- WHAT TO DO: Repeat every line, exactly, from the very first through the one where "return np.sqrt(1.0 - u**2)" appears. Add nothing else.

- PROVIDED MATERIAL:
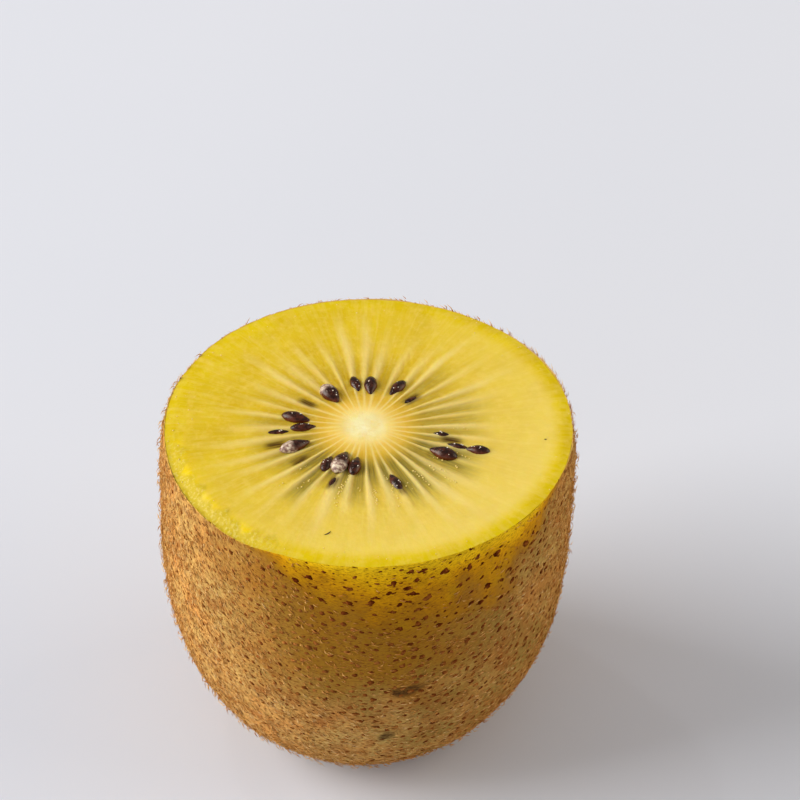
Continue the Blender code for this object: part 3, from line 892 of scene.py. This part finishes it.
def across_seed(u):
    """How wide a seed is at u, which runs from -1 at its point to 1, as a share of its width."""
    return np.sqrt(1.0 - u**2) * (1.0 - SEED_NARROWS * smooth_step(-u, -0.1, 1.0))


def seed_shape(length, width, cap):
    """Rings of a seed's points, and at each point how much of its margin and its cap is there."""
    u = -np.cos(np.linspace(POLE, math.pi - POLE, SEED_ROWS))
    turn = np.arange(SEED_SIDES) * TURN / SEED_SIDES
    u, turn = np.meshgrid(u, turn, indexing="ij")
    across = 0.5 * width * across_seed(u)
    margin = np.abs(np.cos(turn)) ** 6
    points = np.stack([0.5 * length * u, across * np.cos(turn), SEED_FLATNESS * across * np.sin(turn)], -1)
    flat = points.reshape(-1, 3)
    ragged = u + 0.25 * lumps(flat, CAP_LUMPS, width / MM).reshape(u.shape)
    capped = smooth_step(ragged, 0.9 - 2.0 * cap, 1.15 - 2.0 * cap) * (cap > 0)
    netted = lumps(flat, NET, length / MM).reshape(u.shape)
    points *= (1.0 + CAP_SWELLS * capped + 0.02 * netted + CAP_ROUGH * capped * netted)[..., None]
    return points, margin, capped


seed_parts, margins, caps = [], [], []
for degrees, out, length, width, lean, cap, deep in SEEDS:
    rings, margin, capped = seed_shape(length * MM, width * MM, cap)
    points, faces = wrap_rings(list(rings), rings[0].mean(0) * 1.03, rings[-1].mean(0) * 1.03)
    seed_parts.append((on_seed(points, degrees, out, lean, deep), faces))
    margins += [1.0, *margin.ravel(), 1.0]
    caps += [0.0, *capped.ravel(), float(cap > 0)]
seed_points, seed_faces = join_parts(seed_parts)
print(f"{sum(cap > 0 for cap in caps) / len(caps):.0%} of the seeds' points are under torn pulp")

# %% [markdown]
# The seed coat is hard and wet: IOR 1.5 under a thin clear coat of juice, which gives the eye small
# sharp sparks, while the net under it keeps them from joining into one smear. Real nets are a little
# finer than the 0.14 mm used here, which is the finest that still breaks up a highlight.

# %% Seeds: material
seed_look, tree, shader = new_material("kiwi seed coat, wet", {
    "IOR": 1.5, "Specular IOR Level": 0.2, "Coat Weight": 0.4, "Coat Roughness": 0.04,
})
margin_mark, cap_mark = (
    add_node(tree, "Attribute", {"attribute_name": name}, output="Fac") for name in ("margin", "cap")
)
where = add_node(tree, "TexCoord", output="Object")
net = add_node(tree, "TexVoronoi", {"Scale": 1.0 / NET, "feature": "DISTANCE_TO_EDGE"}, {"Vector": where})
patches = add_node(tree, "TexNoise", {"Scale": 1.0 / (0.5 * MM), "Detail": 3.0}, {"Vector": where})
torn_pulp = add_node(tree, "TexNoise", {"Scale": 1.0 / (0.35 * MM), "Detail": 3.0}, {"Vector": where})
coat_tone = add_node(tree, "ValToRGB", {"stops": [(0.35, "#200C07"), (0.52, "#34150C"), (0.7, "#582614")]},
                     {"Fac": patches})
cap_tone = add_node(tree, "ValToRGB", {"stops": [(0.38, "#80605A"), (0.5, "#B49A8C"), (0.64, "#E8DAC6")]},
                    {"Fac": torn_pulp})
seed_tone = lay_tones(tree, coat_tone, (
    (margin_mark, 0.0, 1.0, 0.5, "#7A361A"),
    (cap_mark, 0.0, 1.0, 1.0, cap_tone),
))
dull_patches = add_node(
    tree, "MapRange", {"From Min": 0.4, "From Max": 0.6, "To Min": 0.15, "To Max": 0.35}, {"Value": patches}
)
net_bump = add_node(tree, "Bump", {"Strength": 0.4, "Distance": 0.05 * MM}, {"Height": net})
wire(shader, {
    "Base Color": seed_tone, "Roughness": dull_patches, "Normal": net_bump, "Coat Normal": net_bump,
})
add_piece("seeds", seed_points, seed_faces, seed_look, "seed",
          {"margin": np.array(margins), "cap": np.array(caps)})

# %% [markdown]
# ## Corky specks
# Specks of cork break through the skin, about a millimetre apart and drawn out the way the hairs
# lie. Their tones run from pale tan to dark red-brown, and where the skin glows all are dark. The
# largest are there too, some in threes. Their places are random draws, the largest first, thrown
# away where they would crowd an earlier one.

# %% Corky specks: sizes
SPECK_TRIES = 12000


def way_of_hairs(share, angle, wild):
    """The way a hair lies at each place: along the skin, out of it and across."""
    out, around, down = out_of_skin(share, angle)
    rise = LIE_OF_HAIRS * np.tanh(2.2 * np.cos(angle)) + wild
    lie = around * np.cos(rise)[:, None] - down * np.sin(rise)[:, None]
    return lie, out, np.cross(out, lie)


def even_places(count, lowest=1.0):
    """Random places over the skin, as shares of its side and angles, as dense low as high."""
    share, angle = draw.uniform(0.0, lowest, 2 * count), draw.uniform(0.0, TURN, 2 * count)
    height = np.interp(share * SIDE_LENGTH, side_lengths, side_heights)
    kept = draw.uniform(0.0, 1.0, 2 * count) < outline_radius(height) / WIDEST_RADIUS
    return share[kept][:count], angle[kept][:count]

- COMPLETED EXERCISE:
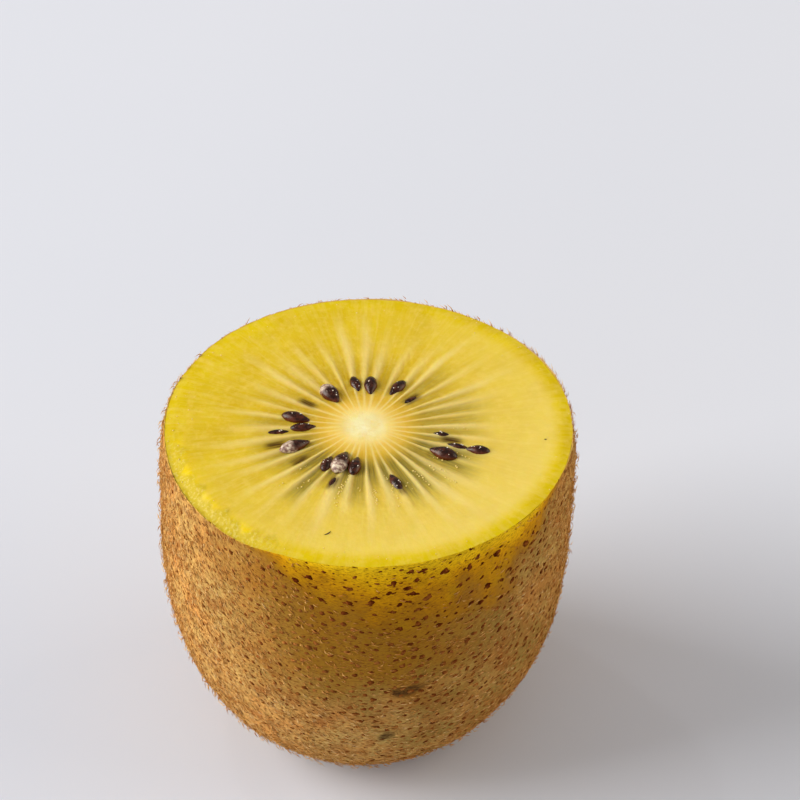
Continue the Blender code for this object: part 3, from line 892 of scene.py. This part finishes it.
def across_seed(u):
    """How wide a seed is at u, which runs from -1 at its point to 1, as a share of its width."""
    return np.sqrt(1.0 - u**2) * (1.0 - SEED_NARROWS * smooth_step(-u, -0.1, 1.0))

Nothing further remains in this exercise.